The reason I bring this up is because I realize now, and probably now for the first time, just how much I need to rely on God for my ending up with a girl. God works all things to our good ("our" being those who are called according to his purpose), right? Well, if that is true, then I know that even in failed attempts with girls, God's working for my best. And I know that in a successful attempt with a girl, God is working for my best. How can I lose? The only way I would not ask a girl out would be because of complete and utter cowardice, and ultimately it would be because of a lack of trust in the Lord's looking out for my best.
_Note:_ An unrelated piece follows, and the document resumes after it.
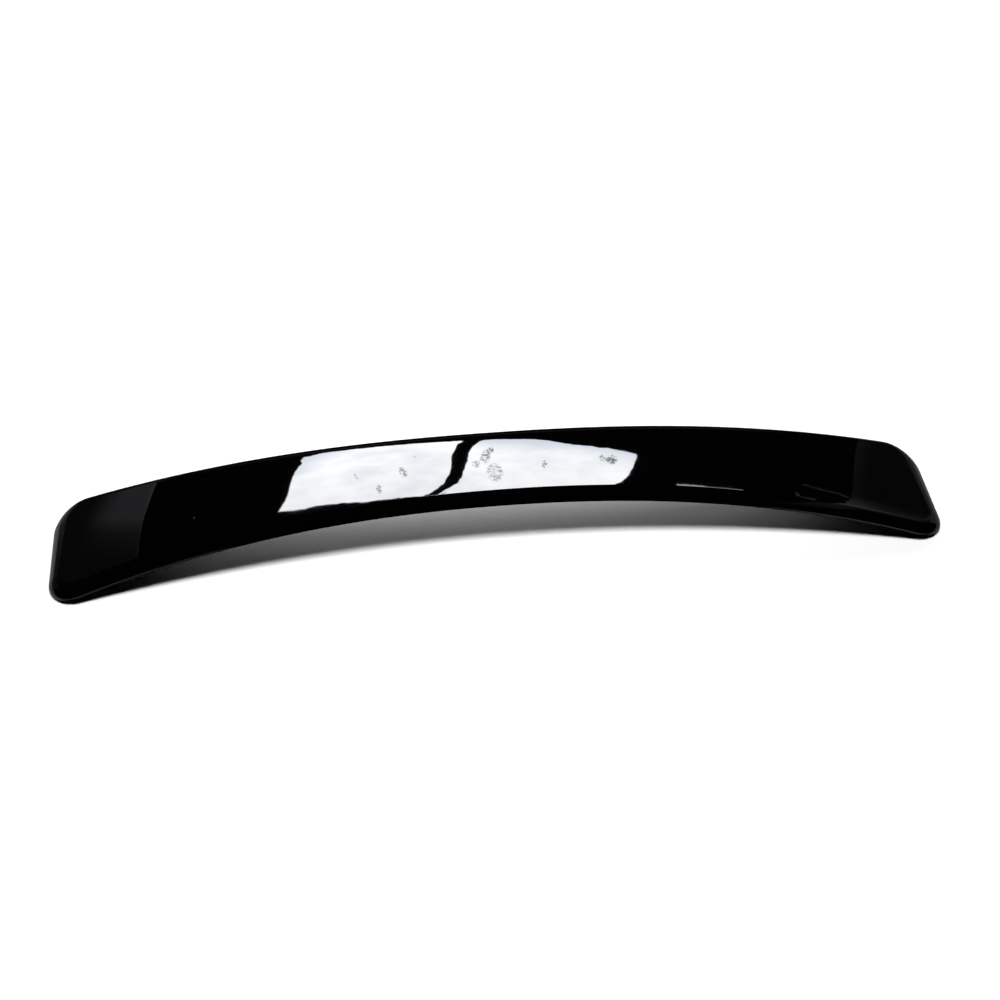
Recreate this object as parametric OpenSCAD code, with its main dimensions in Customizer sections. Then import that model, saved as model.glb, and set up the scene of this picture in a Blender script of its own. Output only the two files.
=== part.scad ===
// Roof spoiler for the top of a rear screen, one moulded panel, glued on.
// X runs along its length, +Y points to the trailing edge, +Z is up.
// It stands on the undersides of its two ends, and the origin is under the middle of its box.

/* [Plan] */
// Overall length, end to end
span = 1100; // [900:10:1320]
// Depth from front edge to rear edge at the middle
chord = 120; // [98:1:144]
// How far the front edge sweeps forward from the middle to the ends
front_bow = 70; // [56:1:86]
// How far the rear edge sweeps forward from the middle to the ends
rear_bow = 26; // [20:1:34]
// Corner radius in plan where the front edge meets an end
front_corner = 32; // [24:1:40]
// Corner radius in plan where the rear edge meets an end
rear_corner = 46; // [37:1:56]

/* [Arch] */
// Rise of the rim from the ends to the middle
crown_rise = 52; // [40:1:66]
// Shape of the arch: 2 is a parabola, more is flatter in the middle
crown_power = 2.5; // [2:0.1:3.2]

/* [Section] */
// Height of the panel over its rim at the front
front_h = 11.5; // [9:0.5:14]
// Height of the panel over its rim at the rear
rear_h = 22; // [18:0.5:27]
// Upright part of the front edge, below its roll
front_lip = 3; // [2:0.1:4]
// Width of the roll along the front edge
front_roll = 15.5; // [12:0.5:19]
// Width of the roll along the rear edge
rear_roll = 12; // [10:0.5:15]
// Height of the roll along the rear edge
rear_roll_h = 11.5; // [9:0.5:14]
// Width of the roll over each end, where it meets the front edge
end_roll_front = 16; // [12.5:0.5:20]
// Width of the roll over each end, where it meets the rear edge
end_roll_rear = 21; // [17:0.5:26]
// Thickness of the moulding
wall = 3; // [2:0.1:4]
// Round on the outer corner of the rim
rim_round = 0.8; // [0.4:0.1:1.2]

/* [Underside] */
// Width of the bonding land, in from the outer edge
land_w = 12; // [9:0.5:15]
// Thickness of the bonding land
land_t = 2.5; // [1.5:0.1:3.5]
// Depth of the bonding land above the rim, for the tape
tape_recess = 0.8; // [0.4:0.1:1.2]
// Number of cross ribs
rib_count = 11; // [7:1:15]
// Spacing of the cross ribs
rib_pitch = 92; // [60:1:110]
// Thickness of a rib
rib_t = 2; // [1.4:0.1:2.8]
// Clearance between the ribs' lower edges and the rim
rib_clear = 3; // [2:0.1:4.5]

/* [Hidden] */

// Steps round a corner, along half the length, across the panel, and over a roll outside and inside
corner_steps = 7;
half_steps = 18;
cross_steps = 6;
outer_steps = 6;
inner_steps = 3;
rod_facets = 8;
// How far the tool body of the cavity reaches below the rim
cut_reach = 2 * wall;
// Step over which the slope of the panel is taken
probe = 0.5;

half = span / 2;
mid_steps = corner_steps + half_steps;
stations = 2 * mid_steps + 1;
around = 2 * (stations + cross_steps - 1);

// Radii of the two long edges, and the centres of the corners that are tangent to them
front_r = (half * half + front_bow * front_bow) / (2 * front_bow);
rear_r = (half * half + rear_bow * rear_bow) / (2 * rear_bow);
front_cx = half - front_corner;
front_cy = sqrt(pow(front_r + front_corner, 2) - pow(front_cx, 2)) - front_r;
rear_cx = half - rear_corner;
rear_cy = chord - rear_r + sqrt(pow(rear_r - rear_corner, 2) - pow(rear_cx, 2));
front_sweep = atan2(front_cx, front_cy + front_r);
rear_sweep = atan2(rear_cx, rear_cy - chord + rear_r);

// The box is centred on the origin in Y
y_shift = -(chord + front_cy - front_corner) / 2;

rear_lip = rear_h - rear_roll_h;

// Rim height over the floor at x
function base(x) = crown_rise * (1 - pow(min(1, abs(x) / half), crown_power));

// Smooth step from 0 to 1
function ease(t) = t * t * (3 - 2 * t);

// The two long edges as if they had no corners, and how far a place lies from front to rear
function front_arc(x) = sqrt(front_r * front_r - x * x) - front_r;
function rear_arc(x) = chord - rear_r + sqrt(rear_r * rear_r - x * x);
function reach(x, y) = max(0, min(1, (y - front_arc(x)) / (rear_arc(x) - front_arc(x))));

// Panel height over the rim's arch: it climbs from the front edge and is level at the rear
function height(x, y) =
    let (v = reach(x, y)) front_h + (rear_h - front_h) * (1.5 * v - 0.5 * pow(v, 3));

// Outline points carry x, y, the inward normal, how far round the corner they are, and which
// edge they belong to, from 0 at the front to 1 at the rear.
// i counts stations from the middle, below 0 on the left.
function side(i) = i < 0 ? -1 : 1;
function front_point(i) =
    let (k = mid_steps - abs(i), a = -(90 + front_sweep) * k / corner_steps,
         b = front_sweep * (1 - (k - corner_steps) / half_steps))
    k < corner_steps
        ? [side(i) * (front_cx + front_corner * cos(a)), front_cy + front_corner * sin(a),
           -side(i) * cos(a), -sin(a), ease(k / corner_steps), 0]
        : [side(i) * front_r * sin(b), front_r * (cos(b) - 1), side(i) * sin(b), cos(b), 1, 0];
function rear_point(i) =
    let (k = mid_steps - abs(i), a = (90 - rear_sweep) * k / corner_steps,
         b = rear_sweep * (1 - (k - corner_steps) / half_steps))
    k < corner_steps
        ? [side(i) * (rear_cx + rear_corner * cos(a)), rear_cy + rear_corner * sin(a),
           -side(i) * cos(a), -sin(a), ease(k / corner_steps), 1]
        : [side(i) * rear_r * sin(b), chord + rear_r * (cos(b) - 1),
           -side(i) * sin(b), -cos(b), 1, 1];
function end_point(way, j) =
    let (v = j / cross_steps) [way * half, front_cy + (rear_cy - front_cy) * v, -way, 0, 0, v];

// Once round the outline: front edge, right end, rear edge, left end
outline = [
    for (i = [-mid_steps : mid_steps]) front_point(i),
    for (j = [1 : cross_steps - 1]) end_point(1, j),
    for (i = [-mid_steps : mid_steps]) rear_point(-i),
    for (j = [1 : cross_steps - 1]) end_point(-1, cross_steps - j)
];

// Width of the roll at an outline point, and the section of the roll there: height at its top,
// height at its foot, and its slope at both
function roll_wide(p) =
    let (end = end_roll_front + (end_roll_rear - end_roll_front) * p[5])
    end + ((p[5] < 0.5 ? front_roll : rear_roll) - end) * p[4];
function roll_section(p) =
    let (wide = roll_wide(p), x = p[0] + p[2] * wide, y = p[1] + p[3] * wide,
         up = height(x, y), lip = front_lip + (rear_lip - front_lip) * reach(p[0], p[1]),
         climb = height(x + p[2] * probe, y + p[3] * probe) - height(x - p[2] * probe, y - p[3] * probe),
         start = atan(climb / (2 * probe)))
    [wide, up, lip, start, 2 * atan((up - lip) / wide) - start];
sections = [for (p = outline) roll_section(p)];

// A point of the skin at outline point i: share runs from 0 at the top of the roll to 1 at its
// foot, and depth is how far it lies inside the outer face
function skin_point(i, share, depth) =
    let (p = outline[i], section = sections[i], start = section[3], foot = section[4],
         radius = section[0] / (sin(foot) - sin(start)),
         turn = start + (foot - start) * share,
         inset = share == 1 ? depth : radius * (sin(foot) - sin(turn)) + depth * sin(turn),
         up = share == 1 ? section[2] - depth * tan((90 - foot) / 2)
                         : section[1] - radius * (cos(start) - cos(turn)) - depth * cos(turn),
         x = p[0] + p[2] * inset)
    [x, p[1] + p[3] * inset, base(x) + up];

// A point straight under the outline, moved inwards and up from the rim
function rim_point(p, inset, up) =
    let (x = p[0] + p[2] * inset) [x, p[1] + p[3] * inset, base(x) + up];

// Places inside a ring, on straight lines between its front and rear points, for one face
function inside(ring) = [
    for (s = [1 : stations - 2], j = [1 : cross_steps - 1])
        let (a = ring[s], b = ring[2 * stations + cross_steps - 2 - s])
        a + (b - a) * j / cross_steps
];

// The same places at one height over the rim's arch, or at a depth inside the panel
function level(ring, up) = [for (q = inside(ring)) [q[0], q[1], base(q[0]) + up]];
function panel(ring, depth) =
    [for (q = inside(ring)) [q[0], q[1], base(q[0]) + height(q[0], q[1]) - depth]];

// Number of the outline point at station s, j steps across, or else of an inner point
function on_grid(s, j, ring, inner) =
    j == 0 ? ring + s
    : j == cross_steps ? ring + 2 * stations + cross_steps - 2 - s
    : s == stations - 1 ? ring + stations + j - 1
    : s == 0 ? ring + around - j
    : inner + (s - 1) * (cross_steps - 1) + j - 1;

// Closed solid from rings of points, highest first, with the inner points of its top and bottom
module ringed(rings, tops, bottoms) {
    last = len(rings) - 1;
    inner = (last + 1) * around;
    top_faces = [for (s = [0 : stations - 2], j = [0 : cross_steps - 1]) [
        on_grid(s, j, 0, inner), on_grid(s, j + 1, 0, inner),
        on_grid(s + 1, j + 1, 0, inner), on_grid(s + 1, j, 0, inner)]];
    low = last * around;
    low_inner = inner + len(tops);
    bottom_faces = [for (s = [0 : stations - 2], j = [0 : cross_steps - 1]) [
        on_grid(s, j, low, low_inner), on_grid(s + 1, j, low, low_inner),
        on_grid(s + 1, j + 1, low, low_inner), on_grid(s, j + 1, low, low_inner)]];
    side_faces = [for (k = [0 : last - 1], p = [0 : around - 1])
        let (q = (p + 1) % around)
        [k * around + p, k * around + q, (k + 1) * around + q, (k + 1) * around + p]];
    polyhedron(
        points = concat([for (ring = rings) each ring], tops, bottoms),
        faces = concat(top_faces, side_faces, bottom_faces));
}

// The panel as a full body, its faces moved inwards by depth and its floor moved down
module body(depth, floor_drop, edge_round, roll_steps) {
    rolls = [for (k = [0 : roll_steps]) [for (i = [0 : around - 1]) skin_point(i, k / roll_steps, depth)]];
    upright = [for (p = outline) rim_point(p, depth, edge_round - floor_drop)];
    lowest = [for (p = outline) rim_point(p, depth + edge_round, -floor_drop)];
    rings = concat(rolls, [upright], edge_round > 0 ? [lowest] : []);
    ringed(rings, panel(rolls[0], depth), level(rings[len(rings) - 1], -floor_drop));
}

// A slab of even thickness that follows the rim's arch
module slab(inset, low, high) {
    rings = [for (up = [high, low]) [for (p = outline) rim_point(p, inset, up)]];
    ringed(rings, level(rings[0], high), level(rings[1], low));
}

// Shelf inside the rim that the bonding tape sticks to
module bonding_land() {
    difference() {
        slab(wall / 2, tape_recess, tape_recess + land_t);
        slab(land_w, -cut_reach, tape_recess + land_t + cut_reach);
    }
}

// Middle of the panel at x
function middle_y(x) = (front_arc(x) + rear_arc(x)) / 2;
function rib_x(i) = (i - (rib_count - 1) / 2) * rib_pitch;

// A rib from front to rear, with a round lower edge
module cross_rib(x) {
    front_reach = front_bow + front_corner;
    hull()
        for (up = [rib_clear + rib_t / 2, rear_h])
            translate([x, -front_reach, base(x) + up])
                rotate([-90, 0, 0])
                    cylinder(d = rib_t, h = front_reach + chord, $fn = rod_facets);
}

// The stretch of the lengthwise rib between two cross ribs
module spine_stretch(x0, x1) {
    hull()
        for (x = [x0, x1])
            translate([x, middle_y(x), base(x) + rib_clear])
                cylinder(d = rib_t, h = rear_h, $fn = rod_facets);
}

module spoiler_shell() {
    color("#141416")
    translate([0, y_shift, 0])
    union() {
        difference() {
            body(0, 0, rim_round, outer_steps);
            body(wall, cut_reach, 0, inner_steps);
        }
        intersection() {
            body(wall / 2, cut_reach, 0, inner_steps);
            union() {
                bonding_land();
                for (i = [0 : rib_count - 1])
                    cross_rib(rib_x(i));
                for (i = [0 : rib_count - 2])
                    spine_stretch(rib_x(i), rib_x(i + 1));
            }
        }
    }
}

spoiler_shell();
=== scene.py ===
import math

import bmesh
import bpy
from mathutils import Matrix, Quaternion, Vector


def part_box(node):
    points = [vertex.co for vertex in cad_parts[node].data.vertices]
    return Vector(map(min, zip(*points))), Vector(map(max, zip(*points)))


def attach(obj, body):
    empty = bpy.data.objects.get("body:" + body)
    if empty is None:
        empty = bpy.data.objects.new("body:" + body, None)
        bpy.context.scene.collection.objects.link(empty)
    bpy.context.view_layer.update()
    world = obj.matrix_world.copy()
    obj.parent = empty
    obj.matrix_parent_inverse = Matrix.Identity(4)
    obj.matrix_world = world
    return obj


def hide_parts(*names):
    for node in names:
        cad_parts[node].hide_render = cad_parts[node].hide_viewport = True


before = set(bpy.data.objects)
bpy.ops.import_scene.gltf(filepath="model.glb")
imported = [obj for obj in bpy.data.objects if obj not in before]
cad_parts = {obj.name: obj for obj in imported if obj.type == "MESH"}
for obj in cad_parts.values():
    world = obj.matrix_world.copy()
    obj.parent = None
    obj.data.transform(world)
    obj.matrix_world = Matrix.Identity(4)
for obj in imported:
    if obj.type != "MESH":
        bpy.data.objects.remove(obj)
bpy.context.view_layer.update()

# The camera stands in front of the panel and looks down on it from a little left of its middle,
# as it lies on the studio table.
SIGHT = Vector((0.0, 0.0106, 0.020))
SIGHT_AZIMUTH = math.radians(-7.01)
SIGHT_ELEVATION = math.radians(43.48)
SIGHT_DISTANCE = 2.027
CAMERA_TURN = math.radians(0.682)
SENSOR = 36.0
FOCAL_SHARE = 1.6189
FRAME_SHIFT = (0.00154, 0.00259)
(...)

So, if your motivations are clear and you don't think it'd be sin, ask a girl out. It's fun! You get to stumble over your words, forget what you said immediately after you're done, and basically be awkward the entire time. And if you're smooth, then you get to rock (that's not me).

But whether you're smooth or awkward, when you do it, do it because you know that the result will inherently be part of God's process of changing you into what He wants you to be.

And plus, girls are super, pretty, awesome, and nice.